How Hall Effect Sensing Changes Long-Term Behavior
A Hall Effect Joystick avoids physical contact at the sensing point, which removes one of the main sources of signal change over time. Because there is no wiper or resistive track involved in measurement, repeated motion does not alter the electrical characteristics in the same way. As a result, output behavior tends to stay closer to its original baseline for a longer portion of the machine’s life.
This stability shows up most around neutral and during slow movements, because that is where small signal changes have the biggest effect on control. When the output stays smooth in that zone, the controller can hold a steady command without hunting, and operators feel the same response every time. Over longer service intervals, that steady behavior means fewer recalibration visits and a more consistent machine feel.

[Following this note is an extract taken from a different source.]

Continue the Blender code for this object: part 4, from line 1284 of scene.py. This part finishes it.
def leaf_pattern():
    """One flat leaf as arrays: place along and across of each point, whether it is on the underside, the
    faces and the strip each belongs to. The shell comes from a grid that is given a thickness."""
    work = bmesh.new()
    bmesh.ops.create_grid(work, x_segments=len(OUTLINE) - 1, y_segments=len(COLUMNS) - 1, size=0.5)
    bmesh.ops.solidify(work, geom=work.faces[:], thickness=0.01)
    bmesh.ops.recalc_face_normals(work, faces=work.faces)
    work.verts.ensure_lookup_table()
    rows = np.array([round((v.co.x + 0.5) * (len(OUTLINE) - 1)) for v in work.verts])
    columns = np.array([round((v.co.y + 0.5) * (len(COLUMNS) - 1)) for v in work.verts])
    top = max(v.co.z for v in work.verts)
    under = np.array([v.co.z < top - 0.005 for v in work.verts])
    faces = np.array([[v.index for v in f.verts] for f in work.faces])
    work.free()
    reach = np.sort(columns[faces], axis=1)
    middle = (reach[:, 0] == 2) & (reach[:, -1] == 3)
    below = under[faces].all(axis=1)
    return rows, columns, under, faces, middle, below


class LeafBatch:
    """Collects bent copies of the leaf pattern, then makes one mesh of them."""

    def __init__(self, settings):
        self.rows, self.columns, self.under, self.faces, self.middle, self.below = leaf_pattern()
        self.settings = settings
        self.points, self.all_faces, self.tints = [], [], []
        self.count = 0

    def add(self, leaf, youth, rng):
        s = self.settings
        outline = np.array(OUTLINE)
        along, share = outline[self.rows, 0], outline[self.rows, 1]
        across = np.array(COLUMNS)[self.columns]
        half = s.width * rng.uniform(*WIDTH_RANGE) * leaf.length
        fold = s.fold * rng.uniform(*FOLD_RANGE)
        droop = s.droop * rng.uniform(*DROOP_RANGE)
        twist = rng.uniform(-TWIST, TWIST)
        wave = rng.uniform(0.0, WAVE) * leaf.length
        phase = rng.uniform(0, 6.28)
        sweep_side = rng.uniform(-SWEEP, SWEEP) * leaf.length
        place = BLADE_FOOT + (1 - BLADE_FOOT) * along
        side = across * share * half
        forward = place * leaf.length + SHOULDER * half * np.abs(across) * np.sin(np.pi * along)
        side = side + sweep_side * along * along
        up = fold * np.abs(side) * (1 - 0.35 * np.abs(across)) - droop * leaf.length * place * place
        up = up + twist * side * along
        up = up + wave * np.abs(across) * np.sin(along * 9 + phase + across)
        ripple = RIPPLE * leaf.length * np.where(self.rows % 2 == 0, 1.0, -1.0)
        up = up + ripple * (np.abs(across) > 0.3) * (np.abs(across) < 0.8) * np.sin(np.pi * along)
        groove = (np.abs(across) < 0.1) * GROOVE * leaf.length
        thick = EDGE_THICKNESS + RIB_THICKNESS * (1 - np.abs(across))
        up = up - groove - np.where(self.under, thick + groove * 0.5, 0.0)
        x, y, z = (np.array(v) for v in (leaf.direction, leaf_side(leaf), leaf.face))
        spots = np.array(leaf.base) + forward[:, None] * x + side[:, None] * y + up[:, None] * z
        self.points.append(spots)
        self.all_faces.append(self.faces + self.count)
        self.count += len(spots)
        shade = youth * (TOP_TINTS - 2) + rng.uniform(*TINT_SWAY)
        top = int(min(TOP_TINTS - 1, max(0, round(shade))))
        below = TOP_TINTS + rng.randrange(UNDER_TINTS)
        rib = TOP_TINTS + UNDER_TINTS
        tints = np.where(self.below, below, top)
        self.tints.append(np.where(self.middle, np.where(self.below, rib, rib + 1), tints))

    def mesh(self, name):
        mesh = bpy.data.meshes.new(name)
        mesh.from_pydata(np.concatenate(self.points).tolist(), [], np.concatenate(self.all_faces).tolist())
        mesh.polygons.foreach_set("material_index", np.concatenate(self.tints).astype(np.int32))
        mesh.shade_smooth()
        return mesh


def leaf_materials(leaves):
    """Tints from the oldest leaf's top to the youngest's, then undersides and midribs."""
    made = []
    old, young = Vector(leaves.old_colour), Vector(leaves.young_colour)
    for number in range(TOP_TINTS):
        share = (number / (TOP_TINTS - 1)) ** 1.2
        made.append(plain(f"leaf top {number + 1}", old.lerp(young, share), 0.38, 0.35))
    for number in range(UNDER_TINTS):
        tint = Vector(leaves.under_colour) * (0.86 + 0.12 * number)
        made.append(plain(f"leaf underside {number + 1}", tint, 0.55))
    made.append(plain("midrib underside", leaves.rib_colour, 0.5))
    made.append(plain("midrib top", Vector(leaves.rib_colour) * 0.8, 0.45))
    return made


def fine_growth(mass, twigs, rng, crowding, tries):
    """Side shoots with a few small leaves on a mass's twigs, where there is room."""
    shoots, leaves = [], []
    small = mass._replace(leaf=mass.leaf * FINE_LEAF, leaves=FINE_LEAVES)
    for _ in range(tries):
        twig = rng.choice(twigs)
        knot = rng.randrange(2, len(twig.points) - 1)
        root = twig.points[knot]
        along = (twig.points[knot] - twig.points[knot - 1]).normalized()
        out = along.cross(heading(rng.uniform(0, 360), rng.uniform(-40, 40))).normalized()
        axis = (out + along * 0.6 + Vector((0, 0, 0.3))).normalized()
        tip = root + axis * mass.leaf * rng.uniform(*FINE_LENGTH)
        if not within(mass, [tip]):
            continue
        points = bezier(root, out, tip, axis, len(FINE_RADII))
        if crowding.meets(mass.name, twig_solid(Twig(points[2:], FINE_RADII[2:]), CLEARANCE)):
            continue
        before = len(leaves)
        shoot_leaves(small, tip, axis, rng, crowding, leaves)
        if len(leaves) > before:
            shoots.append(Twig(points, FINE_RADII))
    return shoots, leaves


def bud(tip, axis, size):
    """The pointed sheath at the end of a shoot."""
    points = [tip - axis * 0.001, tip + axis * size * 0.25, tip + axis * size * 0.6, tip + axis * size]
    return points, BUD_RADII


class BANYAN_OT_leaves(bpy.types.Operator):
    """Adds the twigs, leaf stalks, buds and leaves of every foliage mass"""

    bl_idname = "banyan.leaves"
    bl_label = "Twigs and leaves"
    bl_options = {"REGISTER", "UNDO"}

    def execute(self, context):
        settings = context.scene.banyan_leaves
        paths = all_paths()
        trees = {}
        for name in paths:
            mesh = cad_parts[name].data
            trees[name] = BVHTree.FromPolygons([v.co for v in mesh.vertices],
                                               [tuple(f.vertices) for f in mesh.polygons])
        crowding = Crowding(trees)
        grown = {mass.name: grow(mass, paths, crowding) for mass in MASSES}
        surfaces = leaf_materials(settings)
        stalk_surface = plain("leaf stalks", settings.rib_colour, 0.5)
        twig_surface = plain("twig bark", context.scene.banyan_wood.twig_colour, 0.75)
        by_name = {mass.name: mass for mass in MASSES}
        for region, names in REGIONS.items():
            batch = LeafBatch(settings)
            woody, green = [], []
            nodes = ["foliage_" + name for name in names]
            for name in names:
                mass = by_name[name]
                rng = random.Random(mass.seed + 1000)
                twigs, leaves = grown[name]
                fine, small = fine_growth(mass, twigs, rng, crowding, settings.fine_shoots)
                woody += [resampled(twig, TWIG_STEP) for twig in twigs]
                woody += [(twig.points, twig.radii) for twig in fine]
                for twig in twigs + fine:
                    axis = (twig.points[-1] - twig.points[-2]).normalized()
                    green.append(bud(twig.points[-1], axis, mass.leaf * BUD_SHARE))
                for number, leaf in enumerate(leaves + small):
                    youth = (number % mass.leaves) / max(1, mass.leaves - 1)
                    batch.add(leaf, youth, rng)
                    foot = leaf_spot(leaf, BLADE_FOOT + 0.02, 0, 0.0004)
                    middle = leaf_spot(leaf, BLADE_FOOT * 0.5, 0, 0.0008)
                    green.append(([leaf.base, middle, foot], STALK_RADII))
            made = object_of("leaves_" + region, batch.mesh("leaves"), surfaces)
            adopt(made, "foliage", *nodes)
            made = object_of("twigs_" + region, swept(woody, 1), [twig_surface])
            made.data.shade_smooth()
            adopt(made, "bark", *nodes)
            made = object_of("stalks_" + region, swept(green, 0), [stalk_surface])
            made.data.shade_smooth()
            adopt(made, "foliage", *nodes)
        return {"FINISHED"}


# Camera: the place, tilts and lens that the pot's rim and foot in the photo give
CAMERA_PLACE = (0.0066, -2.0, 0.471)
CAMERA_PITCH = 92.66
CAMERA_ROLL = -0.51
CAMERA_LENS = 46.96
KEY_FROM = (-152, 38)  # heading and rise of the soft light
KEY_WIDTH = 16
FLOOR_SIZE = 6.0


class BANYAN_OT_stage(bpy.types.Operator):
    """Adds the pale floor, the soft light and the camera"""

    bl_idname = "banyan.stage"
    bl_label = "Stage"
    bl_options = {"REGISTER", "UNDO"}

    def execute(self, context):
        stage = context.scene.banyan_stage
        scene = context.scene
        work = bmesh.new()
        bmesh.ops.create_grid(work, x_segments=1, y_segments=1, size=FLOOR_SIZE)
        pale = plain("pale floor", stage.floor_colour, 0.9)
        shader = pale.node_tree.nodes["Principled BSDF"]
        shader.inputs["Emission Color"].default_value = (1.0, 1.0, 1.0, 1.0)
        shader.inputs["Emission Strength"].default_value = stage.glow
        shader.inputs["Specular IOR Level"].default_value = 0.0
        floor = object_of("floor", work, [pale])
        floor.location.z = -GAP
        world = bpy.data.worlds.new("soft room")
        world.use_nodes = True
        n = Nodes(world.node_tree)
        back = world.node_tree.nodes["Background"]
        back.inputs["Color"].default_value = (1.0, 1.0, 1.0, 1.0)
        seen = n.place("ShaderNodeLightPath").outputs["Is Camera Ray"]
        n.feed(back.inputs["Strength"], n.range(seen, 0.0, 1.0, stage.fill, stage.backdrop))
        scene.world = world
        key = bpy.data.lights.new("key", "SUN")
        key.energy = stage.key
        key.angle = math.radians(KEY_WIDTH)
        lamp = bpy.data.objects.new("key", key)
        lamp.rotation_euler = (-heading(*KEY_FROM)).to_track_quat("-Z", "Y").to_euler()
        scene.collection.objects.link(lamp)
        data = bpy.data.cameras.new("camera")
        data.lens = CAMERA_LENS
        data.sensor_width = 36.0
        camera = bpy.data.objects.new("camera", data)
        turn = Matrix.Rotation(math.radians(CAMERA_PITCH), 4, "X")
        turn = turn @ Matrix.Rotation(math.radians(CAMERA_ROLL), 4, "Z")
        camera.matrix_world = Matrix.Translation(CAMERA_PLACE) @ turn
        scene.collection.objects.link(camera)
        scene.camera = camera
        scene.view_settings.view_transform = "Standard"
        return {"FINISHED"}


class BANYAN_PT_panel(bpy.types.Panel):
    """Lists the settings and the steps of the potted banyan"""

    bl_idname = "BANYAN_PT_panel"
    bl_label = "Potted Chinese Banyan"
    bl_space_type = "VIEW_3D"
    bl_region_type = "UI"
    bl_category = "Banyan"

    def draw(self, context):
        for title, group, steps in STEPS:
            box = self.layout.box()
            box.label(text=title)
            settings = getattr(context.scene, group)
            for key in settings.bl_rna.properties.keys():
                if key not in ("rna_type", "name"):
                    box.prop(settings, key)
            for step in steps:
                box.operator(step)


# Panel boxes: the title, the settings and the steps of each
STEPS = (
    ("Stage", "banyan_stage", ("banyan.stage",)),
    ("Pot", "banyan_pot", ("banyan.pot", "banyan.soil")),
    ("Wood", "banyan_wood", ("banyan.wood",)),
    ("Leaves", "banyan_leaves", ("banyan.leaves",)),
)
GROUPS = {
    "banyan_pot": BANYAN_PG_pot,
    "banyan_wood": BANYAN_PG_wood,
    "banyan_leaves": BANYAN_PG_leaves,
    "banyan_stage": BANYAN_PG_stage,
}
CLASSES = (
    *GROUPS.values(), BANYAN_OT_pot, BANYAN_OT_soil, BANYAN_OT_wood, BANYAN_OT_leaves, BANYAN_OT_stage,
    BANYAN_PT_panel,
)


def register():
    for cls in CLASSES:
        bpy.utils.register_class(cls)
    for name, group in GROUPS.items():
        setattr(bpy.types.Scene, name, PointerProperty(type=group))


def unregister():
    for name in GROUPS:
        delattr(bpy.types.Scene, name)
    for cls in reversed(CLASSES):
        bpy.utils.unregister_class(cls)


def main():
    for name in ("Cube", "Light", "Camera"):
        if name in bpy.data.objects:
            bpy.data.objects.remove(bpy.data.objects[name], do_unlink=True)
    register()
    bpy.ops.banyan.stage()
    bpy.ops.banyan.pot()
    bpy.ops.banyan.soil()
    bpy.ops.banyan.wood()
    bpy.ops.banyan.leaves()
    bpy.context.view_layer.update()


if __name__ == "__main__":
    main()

Accuracy, Resolution, and Control Consistency
Accuracy in joystick control is not only about nominal resolution. It is also about whether the same handle position produces the same electrical output today as it did months earlier. Contact-based designs can deliver good initial resolution, but effective accuracy may shift as wear alters the contact surface.

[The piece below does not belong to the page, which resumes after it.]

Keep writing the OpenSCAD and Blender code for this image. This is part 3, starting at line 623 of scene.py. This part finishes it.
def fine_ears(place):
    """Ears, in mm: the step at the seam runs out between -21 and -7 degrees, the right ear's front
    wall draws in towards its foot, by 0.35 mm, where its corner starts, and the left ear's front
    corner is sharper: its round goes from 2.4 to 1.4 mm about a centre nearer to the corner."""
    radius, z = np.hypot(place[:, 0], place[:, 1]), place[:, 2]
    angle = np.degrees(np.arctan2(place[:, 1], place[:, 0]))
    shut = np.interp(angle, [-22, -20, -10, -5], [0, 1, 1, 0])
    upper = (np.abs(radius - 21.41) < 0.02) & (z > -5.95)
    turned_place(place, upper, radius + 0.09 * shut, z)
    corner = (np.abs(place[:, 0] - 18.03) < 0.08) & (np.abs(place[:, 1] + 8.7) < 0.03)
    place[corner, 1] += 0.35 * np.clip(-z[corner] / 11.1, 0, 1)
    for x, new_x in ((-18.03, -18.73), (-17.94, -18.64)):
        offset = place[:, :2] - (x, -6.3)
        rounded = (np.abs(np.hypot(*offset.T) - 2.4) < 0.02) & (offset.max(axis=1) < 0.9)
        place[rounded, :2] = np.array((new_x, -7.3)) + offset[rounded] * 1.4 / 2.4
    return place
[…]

With a Hall Effect Joystick, the relationship between position and output tends to remain more stable because the sensing method does not change with use. This consistency helps maintain scaling and deadband behavior that were established during commissioning. For machines that rely on steady low-speed input or precise directional control, that stability supports smoother operation and more reliable repeatability.

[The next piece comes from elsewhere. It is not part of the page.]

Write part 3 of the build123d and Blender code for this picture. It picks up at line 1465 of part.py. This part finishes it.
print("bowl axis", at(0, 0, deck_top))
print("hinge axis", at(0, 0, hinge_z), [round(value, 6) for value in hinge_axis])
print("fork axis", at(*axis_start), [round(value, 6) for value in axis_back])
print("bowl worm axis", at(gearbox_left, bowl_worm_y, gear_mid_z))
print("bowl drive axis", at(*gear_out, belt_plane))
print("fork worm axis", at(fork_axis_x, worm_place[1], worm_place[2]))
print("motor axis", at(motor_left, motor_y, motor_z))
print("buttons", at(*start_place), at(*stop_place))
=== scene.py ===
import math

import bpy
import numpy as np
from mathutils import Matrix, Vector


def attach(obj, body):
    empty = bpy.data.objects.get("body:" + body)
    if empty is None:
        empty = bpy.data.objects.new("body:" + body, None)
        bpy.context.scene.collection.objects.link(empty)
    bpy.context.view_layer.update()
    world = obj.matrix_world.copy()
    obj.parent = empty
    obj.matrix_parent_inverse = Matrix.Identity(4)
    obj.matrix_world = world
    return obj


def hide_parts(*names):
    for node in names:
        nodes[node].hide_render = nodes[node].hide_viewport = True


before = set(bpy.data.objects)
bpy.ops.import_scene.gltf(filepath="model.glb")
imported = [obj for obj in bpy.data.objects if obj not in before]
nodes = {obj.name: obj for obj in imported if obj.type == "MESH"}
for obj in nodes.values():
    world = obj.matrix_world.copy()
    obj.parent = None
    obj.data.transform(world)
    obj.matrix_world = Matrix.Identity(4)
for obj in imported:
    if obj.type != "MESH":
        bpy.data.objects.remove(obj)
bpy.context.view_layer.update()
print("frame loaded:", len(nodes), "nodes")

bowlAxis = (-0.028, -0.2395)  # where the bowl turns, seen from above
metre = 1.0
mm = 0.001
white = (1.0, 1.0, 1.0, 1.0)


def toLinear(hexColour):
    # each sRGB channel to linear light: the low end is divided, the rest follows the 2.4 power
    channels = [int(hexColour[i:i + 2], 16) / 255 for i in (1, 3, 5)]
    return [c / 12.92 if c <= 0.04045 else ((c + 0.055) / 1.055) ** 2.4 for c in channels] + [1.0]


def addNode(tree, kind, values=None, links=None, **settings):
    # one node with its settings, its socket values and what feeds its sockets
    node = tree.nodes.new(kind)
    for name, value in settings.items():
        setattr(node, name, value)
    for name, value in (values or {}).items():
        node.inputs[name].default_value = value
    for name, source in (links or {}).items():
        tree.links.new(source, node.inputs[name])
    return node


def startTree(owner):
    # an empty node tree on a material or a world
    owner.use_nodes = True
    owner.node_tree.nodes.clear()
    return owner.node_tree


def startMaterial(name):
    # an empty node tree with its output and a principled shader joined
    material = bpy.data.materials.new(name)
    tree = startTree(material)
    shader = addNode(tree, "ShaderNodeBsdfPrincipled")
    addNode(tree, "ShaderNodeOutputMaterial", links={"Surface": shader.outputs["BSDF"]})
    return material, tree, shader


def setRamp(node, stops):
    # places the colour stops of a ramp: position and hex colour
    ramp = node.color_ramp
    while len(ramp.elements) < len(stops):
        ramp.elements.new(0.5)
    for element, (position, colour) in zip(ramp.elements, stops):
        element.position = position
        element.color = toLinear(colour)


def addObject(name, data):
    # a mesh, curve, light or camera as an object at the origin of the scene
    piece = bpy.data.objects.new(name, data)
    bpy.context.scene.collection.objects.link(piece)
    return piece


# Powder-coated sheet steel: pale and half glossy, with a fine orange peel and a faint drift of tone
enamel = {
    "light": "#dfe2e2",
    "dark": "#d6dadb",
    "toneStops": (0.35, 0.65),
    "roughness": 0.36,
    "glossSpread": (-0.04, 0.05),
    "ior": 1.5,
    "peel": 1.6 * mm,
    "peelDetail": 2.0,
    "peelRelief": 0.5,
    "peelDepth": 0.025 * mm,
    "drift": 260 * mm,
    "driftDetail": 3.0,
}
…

Environmental and Mechanical Influences
Industrial environments place steady demands on joystick assemblies. Exposure to dust, moisture, vibration, and thermal cycling can affect both mechanical feel and signal quality. Contact-based designs can be more sensitive to contamination, especially when fine electrical tracks are involved.
Hall effect designs generally tolerate these conditions more effectively because the sensing elements are sealed and isolated from wear surfaces. Proper enclosure design, mounting stability, and strain relief still matter, but the sensing method itself removes one variable that commonly drives long-term signal change in traditional designs.
Commissioning and Service Over the Equipment Lifecycle
Commissioning practices play an important role regardless of joystick type. Neutral behavior, endpoint output, and smooth response through the working range should be verified and recorded as a baseline. For traditional designs, those baselines may need to be reviewed periodically as contact wear progresses.
With a Hall Effect Joystick, baseline readings tend to remain valid longer. When service is required, technicians can compare current behavior to the original data and focus on mechanical linkages, mounting shifts, or control settings rather than sensor degradation. That clarity shortens troubleshooting time and supports more confident maintenance decisions.
Why Choose ETI Systems for Joystick Applications
ETI Systems works with engineers and integrators who need joystick control that stays consistent in real machines, across real duty cycles. The work starts by understanding how the operator uses the controls, how sensitive the equipment is around neutral, and what stability is required during slow movement. From there, ETI Systems helps teams align the joystick choice with the full system, including mounting, wiring practices, sealing needs, and the controller input behavior that can influence signal quality.
ETI Systems brings a wider control-systems view shaped by decades of work with joysticks, actuators, and position feedback components in demanding environments. Customers benefit from practical application guidance, documentation that supports commissioning, and verification steps that can be repeated after service. When teams record baseline checks at startup and use the same checks after maintenance, control behavior stays predictable, and support stays focused on measurable results.
Frequently Asked Questions
What is the main difference between the Hall effect and traditional joysticks?
The main difference is how the position is sensed. Hall effect designs measure movement magnetically without contact, while traditional joysticks rely on physical electrical contacts.
Do Hall effect joysticks last longer in industrial use?
They often maintain stable signal behavior longer because the sensing method does not wear in the same way as contact-based designs.
Are traditional joysticks still suitable for some applications?
They can work well in lighter-duty environments or where long-term wear and fine control consistency are less critical.
What should be checked during joystick commissioning?
Verify neutral output, endpoints, and smooth response through the working range, then record those values as a baseline.
When should joystick performance be rechecked?
Performance should be rechecked after mechanical work, mounting changes, or if the control response no longer matches the original baseline.